À Jean

De quoi sont faites les choses qui nous entourent ? On peut décrire tel lion, en dire l’anatomie, en développer toute une science – et nous dirions alors ce que c’est qu’être un lion. On peut décrire les étoiles, les réactions nucléaires qui président à leur éclat, raconter leur naissance et leur mort – et nous dirions alors ce que c’est qu’être un astre. Gagnons en abstraction : on peut décrire tout ce que recèle le monde matériel, les forces sourdes et les lois naturelles qui régissent le mouvement, élaborer ce qu’il convient d’appeler une science physique – et nous dirions alors ce que c’est qu’être un corps. On peut décrire les affects, tenter d’en percer au jour la fragile alchimie, développer toute une psychologie – et nous dirions alors ce que c’est qu’être une émotion ou une pensée. Mais dire ce que c’est qu’être, simplement être, nous aura à chaque fois complètement échappé, alors pourtant qu’il s’agit d’une condition de possibilité de toutes ces autres sciences.
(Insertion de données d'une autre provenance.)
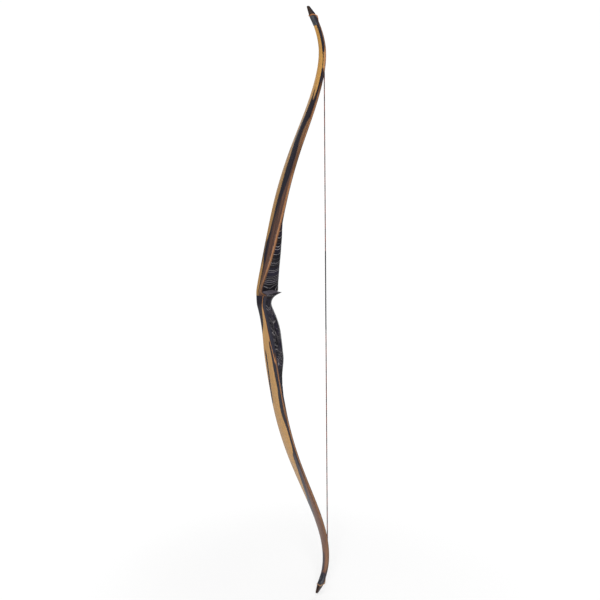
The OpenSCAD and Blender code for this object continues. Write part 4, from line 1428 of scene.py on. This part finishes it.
class BOW_OT_string(bpy.types.Operator):
    """Twist the string, its spliced ends and its loops"""
    bl_idname = "bow.string"
    bl_label = "String"

    def execute(self, context):
        sizes, colours = settings()
        # Each loop gets a lighter strand colour as a painted highlight
        for m, glint, splice in ((UPPER, colours.string_orange, colours.string_orange),
                                (LOWER, colours.string_cream, None)):
            build_cord(m, string_look(f"{m.name}_strands", sizes, colours, None, splice), sizes)
            build_loop(m, string_look(f"{m.name}_loop_strands", sizes, colours, glint), sizes)
        return {"FINISHED"}


class BOW_OT_serving(bpy.types.Operator):
    """Wind the centre serving over the string"""
    bl_idname = "bow.serving"
    bl_label = "Centre serving"

    def execute(self, context):
        sizes, colours = settings()
        material = serving_look(colours)
        for m, length in ((UPPER, SERVING_UP), (LOWER, SERVING_DOWN)):
            build_serving(m, length, material, sizes)
        return {"FINISHED"}


class BOW_PT_panel(bpy.types.Panel):
    """Sizes, colours and one button for each piece"""
    bl_idname = "BOW_PT_panel"
    bl_label = "Recurve bow"
    bl_space_type = "VIEW_3D"
    bl_region_type = "UI"
    bl_category = "Bow"

    def draw(self, context):
        for group in settings():
            box = self.layout.box()
            for name in group.bl_rna.properties.keys():
                if name not in ("rna_type", "name"):
                    box.prop(group, name)
        for op in OPERATORS:
            self.layout.operator(op.bl_idname)


OPERATORS = (BOW_OT_camera, BOW_OT_stage, BOW_OT_riser, BOW_OT_limbs, BOW_OT_overlays,
             BOW_OT_string, BOW_OT_serving)
CLASSES = (BowSizes, BowColours) + OPERATORS + (BOW_PT_panel,)


def register():
    for cls in CLASSES:
        bpy.utils.register_class(cls)
    bpy.types.Scene.bow_sizes = bpy.props.PointerProperty(type=BowSizes)
    bpy.types.Scene.bow_colours = bpy.props.PointerProperty(type=BowColours)


def unregister():
    del bpy.types.Scene.bow_colours
    del bpy.types.Scene.bow_sizes
    for cls in reversed(CLASSES):
        bpy.utils.unregister_class(cls)


def main():
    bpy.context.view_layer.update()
    register()
    for op in OPERATORS:
        group, name = op.bl_idname.split(".")
        if getattr(getattr(bpy.ops, group), name)() != {"FINISHED"}:
            raise RuntimeError(f"{op.bl_label} did not finish")


if __name__ == "__main__":
    main()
Ce discours sur l’être en tant qu’être, τὸ ὂν ᾗ ὂν, et non en tant que tel ou tel être particulier ; le plus général qu’il soit donné de tenir sur le monde – le plus abstrait aussi ; c’est le discours de la métaphysique. Cette terre inhospitalière, qui ne s’ouvre finalement qu’aux hommes de grand loisir tant elle s’éloigne des préoccupations immédiates et peine à recouvrir un intérêt réel pour la conduite de la vie, a été d’abord défrichée sur les rives de la Méditerranée, quelque part au IVe siècle avant notre ère, par celui qui devait être le précepteur du plus grand conquérant que la Terre a connu. Il n’est pas exagéré de dire d’Aristote qu’il est le père du concept de substance ; le père, même, des concepts de matière et de forme. Mais n’allons pas trop vite. Plantons le décor.